→ **Collected data**:
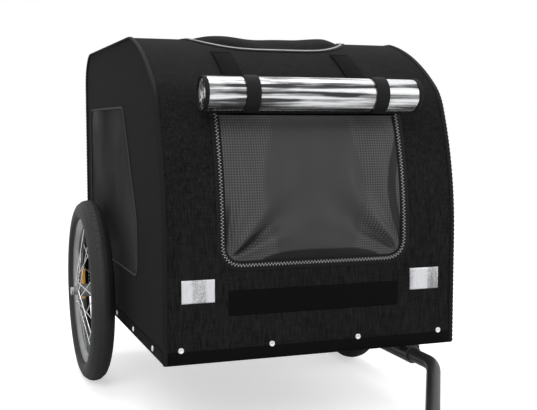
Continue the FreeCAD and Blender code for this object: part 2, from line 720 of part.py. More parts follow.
def check(things):
    """Stops the build if any object failed or any sub-part has no valid solid."""
    for thing in DOC.Objects:
        if "Invalid" in thing.State or "Error" in thing.State:
            raise RuntimeError(f"{thing.Label} failed to recompute: {thing.State}")
    for thing in things:
        shape = thing.Shape
        if shape.isNull() or not shape.isValid() or not shape.Solids:
            raise RuntimeError(f"{thing.Label} has no valid solid")


def main():
    """Builds every sub-part, checks them and writes one STEP file for each."""
    fill_sheet()
    base_frame()
    hoops()
    axle_mounts()
    floor()
    cover_panels()
    side_panels()
    front_roll()
    rear_roll()
    wheels()
    tow_socket()
    tow_bar()
    DOC.recompute()
    check(NODES)
    os.makedirs("parts", exist_ok=True)
    for thing in NODES:
        thing.Shape.exportStep(f"parts/{thing.Label}.step")
        box_size = thing.Shape.BoundBox
        print(f"{thing.Label:26s} {len(thing.Shape.Solids):3d} solids  {thing.Shape.Volume / 1000:9.1f} cm3  "
              f"x {box_size.XMin:.1f}..{box_size.XMax:.1f}  y {box_size.YMin:.1f}..{box_size.YMax:.1f}  "
              f"z {box_size.ZMin:.1f}..{box_size.ZMax:.1f}")


main()
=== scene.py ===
"""The look of a two-wheeled dog trailer: fabric, mesh, zips, snaps, film, metal and rubber.

Everything is in metres: +Z up, -Y forward, +X to the trailer's own left, the floor at z = 0.
"""
import logging
import math
from dataclasses import dataclass
from enum import Enum
from typing import Any, Sequence

import bmesh
import bpy
import numpy as np
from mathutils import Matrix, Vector


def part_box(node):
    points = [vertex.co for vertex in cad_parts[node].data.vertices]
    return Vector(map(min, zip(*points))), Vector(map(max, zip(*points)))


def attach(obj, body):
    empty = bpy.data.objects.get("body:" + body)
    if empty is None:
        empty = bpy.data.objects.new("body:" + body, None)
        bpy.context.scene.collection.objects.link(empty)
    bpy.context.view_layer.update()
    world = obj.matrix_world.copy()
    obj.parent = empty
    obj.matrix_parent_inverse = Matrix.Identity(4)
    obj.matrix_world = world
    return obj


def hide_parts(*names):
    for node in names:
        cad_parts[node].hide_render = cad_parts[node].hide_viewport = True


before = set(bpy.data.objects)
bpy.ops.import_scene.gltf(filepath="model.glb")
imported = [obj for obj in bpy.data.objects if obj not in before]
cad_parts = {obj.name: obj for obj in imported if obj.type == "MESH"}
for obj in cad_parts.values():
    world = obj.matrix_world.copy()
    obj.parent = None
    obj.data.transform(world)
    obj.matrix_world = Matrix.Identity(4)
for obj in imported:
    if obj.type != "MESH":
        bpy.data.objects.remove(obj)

LOG = logging.getLogger("dog_trailer")
Array = np.ndarray
Triple = tuple[float, float, float]
Pair = tuple[float, float]
Colour = Triple
Socket = bpy.types.NodeSocket


class Body(Enum):
    """The rigid bodies that pieces ride on."""

    CABIN = "cabin"
    FRONT_DOOR = "front_door_flap"
    REAR_DOOR = "rear_door_flap"
    HATCH = "roof_hatch_flap"
    LEFT_WHEEL = "left_wheel"
    RIGHT_WHEEL = "right_wheel"


# ---- meshes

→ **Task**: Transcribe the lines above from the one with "box_size = thing.Shape.BoundBox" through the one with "zip(*points))), Vector(map(max, zip(*points)))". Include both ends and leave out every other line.

→ **Response below**:
        box_size = thing.Shape.BoundBox
        print(f"{thing.Label:26s} {len(thing.Shape.Solids):3d} solids  {thing.Shape.Volume / 1000:9.1f} cm3  "
              f"x {box_size.XMin:.1f}..{box_size.XMax:.1f}  y {box_size.YMin:.1f}..{box_size.YMax:.1f}  "
              f"z {box_size.ZMin:.1f}..{box_size.ZMax:.1f}")


main()
=== scene.py ===
"""The look of a two-wheeled dog trailer: fabric, mesh, zips, snaps, film, metal and rubber.

Everything is in metres: +Z up, -Y forward, +X to the trailer's own left, the floor at z = 0.
"""
import logging
import math
from dataclasses import dataclass
from enum import Enum
from typing import Any, Sequence

import bmesh
import bpy
import numpy as np
from mathutils import Matrix, Vector


def part_box(node):
    points = [vertex.co for vertex in cad_parts[node].data.vertices]
    return Vector(map(min, zip(*points))), Vector(map(max, zip(*points)))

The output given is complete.